Using the data below, output the first line and every line after it up to and including the line containing "OVER_ALL = CASE_HEIGHT + 9.0", exactly as written and with nothing added.
========
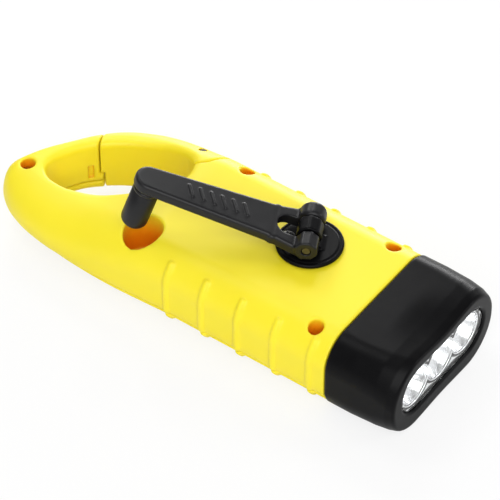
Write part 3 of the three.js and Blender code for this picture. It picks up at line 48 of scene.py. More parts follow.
TAIL_REACH = 92.0
CASE_FRONT = 23.2
CASE_HALF_WIDTH = 24.0
CASE_HEIGHT = 24.8
CASE_CORNER = 9.0
PARTING_HEIGHT = 5.4
WALL = 2.0
CAVITY_REAR = -33.0
CAVITY_FRONT = 19.2
CAVITY_CORNER = 7.0
NECK_HALF_WIDTH = 21.8
NECK_TOP = 22.6
NECK_BOTTOM = 2.2
NECK_CORNER = 6.8
NECK_REAR = 19.0
NECK_FRONT = 28.2
NECK_WALL = 1.6
THROAT_REAR = 18.2
OVER_ALL = CASE_HEIGHT + 9.0

# As shares of the main sizes: reach, far side, near side, top, bottom, far corner, near corner
STATIONS = np.array([
    (1.0, -0.508, -0.525, 0.544, 0.375, 0.3, 0.3),
    (0.997, -0.425, -0.608, 0.629, 0.29, 0.5, 0.5),
    (0.989, -0.342, -0.683, 0.704, 0.216, 0.6, 0.7),
    (0.978, -0.25, -0.746, 0.754, 0.165, 0.7, 0.9),
    (0.959, -0.121, -0.808, 0.788, 0.131, 0.75, 1.1),
    (0.933, 0.063, -0.875, 0.798, 0.121, 0.75, 1.2),
    (0.894, 0.292, -0.938, 0.798, 0.113, 0.75, 1.3),
    (0.855, 0.508, -0.983, 0.798, 0.105, 0.75, 1.35),
    (0.804, 0.721, -1.017, 0.798, 0.089, 0.75, 1.4),
    (0.739, 0.883, -1.038, 0.8, 0.065, 0.75, 1.4),
    (0.674, 0.967, -1.042, 0.823, 0.04, 0.75, 1.4),
    (0.608, 0.996, -1.042, 0.871, 0.02, 0.8, 1.35),
    (0.544, 1, -1.038, 0.927, 0.006, 0.9, 1.25),
    (0.479, 1, -1.029, 0.976, 0, 1, 1.15),
    (0.414, 1, -1.017, 1, 0, 1, 1.05),
    (0.326, 1, -1, 1, 0, 1, 1),
])
OPENING = np.array([
    (-0.782, -0.5), (-0.761, -0.479), (-0.738, -0.458), (-0.667, -0.36), (-0.559, -0.09),
    (-0.509, 0.1), (-0.492, 0.29), (-0.495, 0.43), (-0.512, 0.56), (-0.544, 0.635),
    (-0.584, 0.66), (-0.625, 0.648), (-0.667, 0.604), (-0.743, 0.471), (-0.81, 0.267),
    (-0.849, 0.092), (-0.881, -0.138), (-0.89, -0.27), (-0.882, -0.39), (-0.854, -0.475),
    (-0.82, -0.5),
])
GATE_SEAM = np.array([(-0.375, 1.35), (-0.464, 0.69)])
GATE_REGION = np.array([
    (-0.564, 0.36), (-0.717, 0.1), (-0.82, -0.1), (-0.973, 0.1), (-0.973, 1.35),
])
RIM_ROUND = 2.2

RIB_COUNT = 5
RIB_FIRST = -28.6
RIB_PITCH = 11.75
RIB_HALF_WIDTH = 1.3
RIB_CREST = 0.35
RIB_RISE = 0.7
RIB_INNER_FADE = (20.1, 21.3)
RIB_BOTTOM_FADE = (1.0, 2.1)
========
> _Written answer_
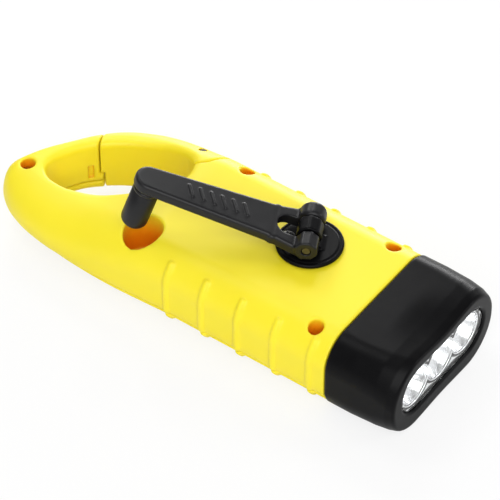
Write part 3 of the three.js and Blender code for this picture. It picks up at line 48 of scene.py. More parts follow.
TAIL_REACH = 92.0
CASE_FRONT = 23.2
CASE_HALF_WIDTH = 24.0
CASE_HEIGHT = 24.8
CASE_CORNER = 9.0
PARTING_HEIGHT = 5.4
WALL = 2.0
CAVITY_REAR = -33.0
CAVITY_FRONT = 19.2
CAVITY_CORNER = 7.0
NECK_HALF_WIDTH = 21.8
NECK_TOP = 22.6
NECK_BOTTOM = 2.2
NECK_CORNER = 6.8
NECK_REAR = 19.0
NECK_FRONT = 28.2
NECK_WALL = 1.6
THROAT_REAR = 18.2
OVER_ALL = CASE_HEIGHT + 9.0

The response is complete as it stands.